The arrest and brutalization of over 100 pro-Palestinian Columbia students is the worst act of violence on our campus in decades. The moment Columbia asked the NYPD to arrest hundreds of student protestors, our university normalized a culture in which political differences are met with violence and hostility. Our so-called “antisemitism task force” recommended a law-and-order crackdown, but Columbia applies force unevenly depending on whether protestors support Israel. In January, 15 students were hospitalized after two former Israeli soldiers allegedly used a chemical weapon to attack pro-Palestine protestors with few consequences. As we write this, Israeli students passing by call us “animals” in Hebrew because they think none of us will understand — reminiscent of Israeli Defense Minister Yoav Gallant’s remarks that Palestinians in Gaza are “human animals.” 

To squelch dissent, Columbia has created a miniature militarized police state on our campus — a microcosm of the apartheid state in which Palestinians live — where there is no free speech and checkpoints restrict movement at every turn. In-person learning has been canceled, students wear hoods and face coverings outdoors for fear of being tracked by facial recognition cameras used as evidence in Columbia’s kangaroo courts, and faculty under lockdown cannot enter their office buildings to do their research without a security escort. 

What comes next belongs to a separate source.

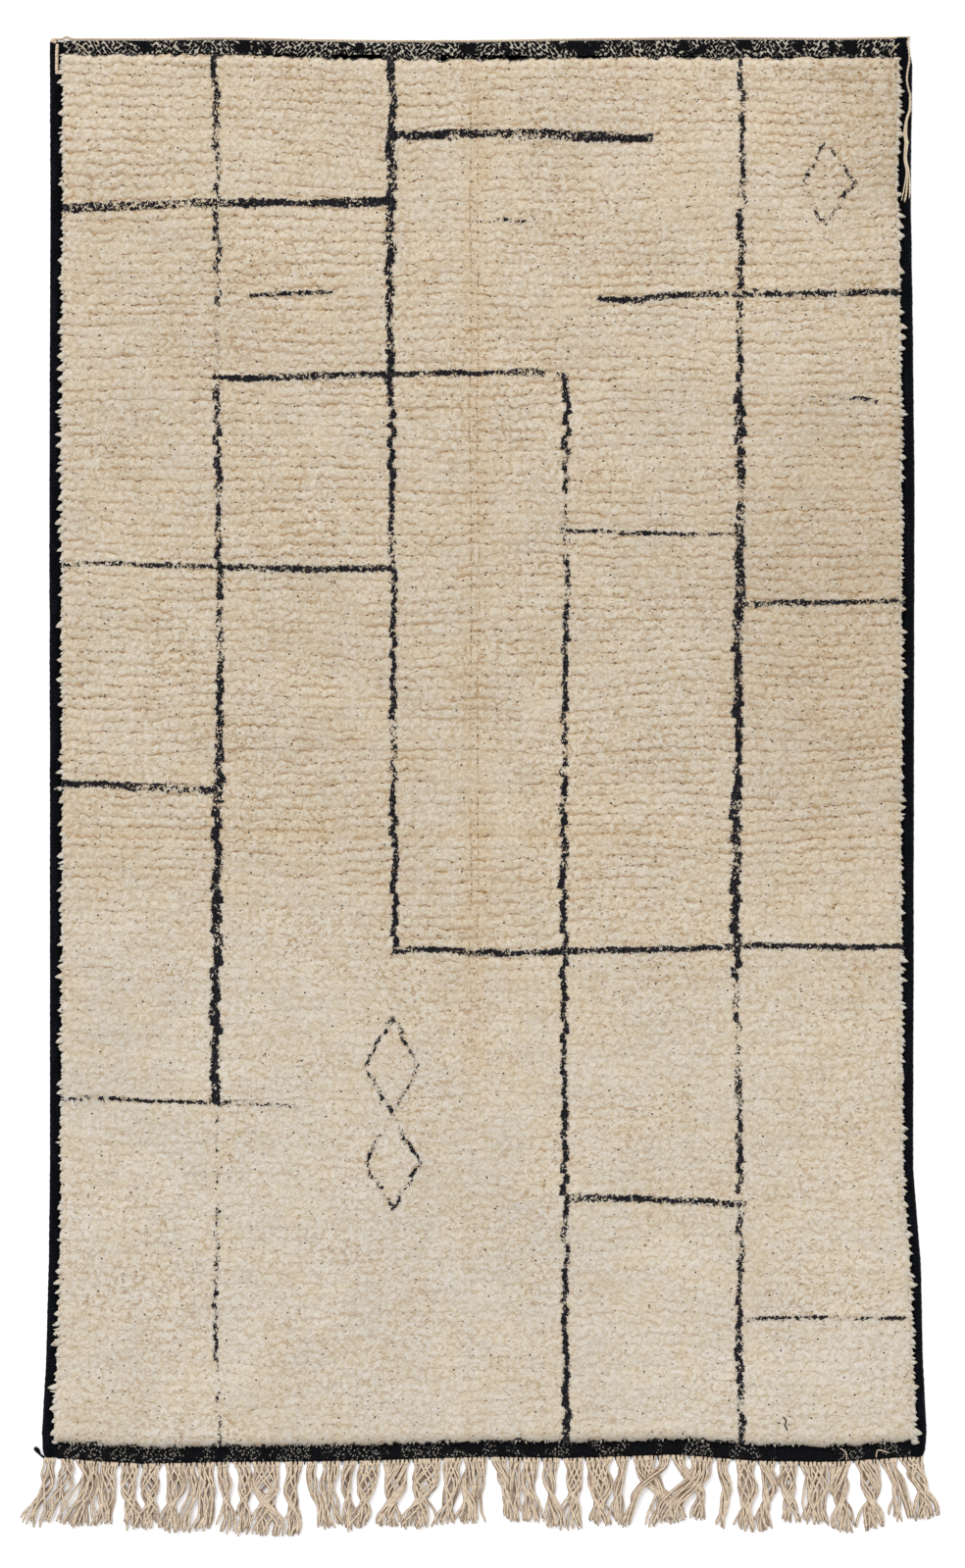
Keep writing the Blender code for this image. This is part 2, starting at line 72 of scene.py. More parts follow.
# Sockets of a colour Mix node
MIX_A, MIX_B, MIX_OUT = 6, 7, 2

# How far each side bulges out: below the top edge, at the left side, at the right side
SIDE_BULGES = (
    (0.000, 0.000, -0.0085), (0.050, 0.000, 0.0000), (0.262, -0.001, -0.0030),
    (0.520, 0.000, 0.0010), (0.800, 0.001, 0.0040), (1.250, 0.000, 0.0030),
    (2.000, 0.000, 0.0015), (2.170, 0.002, 0.0150), (2.350, 0.007, 0.0190),
    (2.468, 0.014, 0.0255), (2.520, 0.012, 0.0205),
)
# How far each end bulges out: x, at the top end, at the bottom end
END_BULGES = (
    (-0.80, 0.000, -0.006), (-0.69, 0.000, 0.003), (-0.60, 0.000, 0.008),
    (-0.45, 0.002, 0.005), (-0.22, -0.003, 0.003), (0.00, -0.003, -0.004),
    (0.16, 0.000, -0.002), (0.35, 0.002, -0.008), (0.48, 0.002, 0.003),
    (0.62, 0.001, 0.005), (0.80, 0.004, -0.006),
)
# The side cord's section: in from its outer edge, and up
CORD_SECTION = (
    (0.0000, 0.0000), (0.0004, 0.0055), (0.0028, 0.0096), (0.0078, 0.0115),
    (0.0134, 0.0106), (0.0172, 0.0078), (0.0180, 0.0040), (0.0250, 0.0040),
    (0.0250, 0.0000),
)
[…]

Columbia is taking extraordinary measures to protect its investments in companies that profit from war and apartheid at the expense of students. Luckily, there is a solution. First, politicians and the media must not be baited by the vicious smears and distortions peddled by the backers of Israel and its far-right government. Second, alumni, donors, professors, students and parents with a connection to Columbia must call on the university to concede to campers’ three demands: divestment, financial transparency and full amnesty for faculty and students like us.

Finally, members of other universities should follow our lead and erect their own Gaza Solidarity Encampments. We will not rest until every university divests from genocide and Palestine is free.

J.S. King is a student at Columbia University. Soph Askanase is a student at Barnard College. Lea Salim is a student at Barnard College.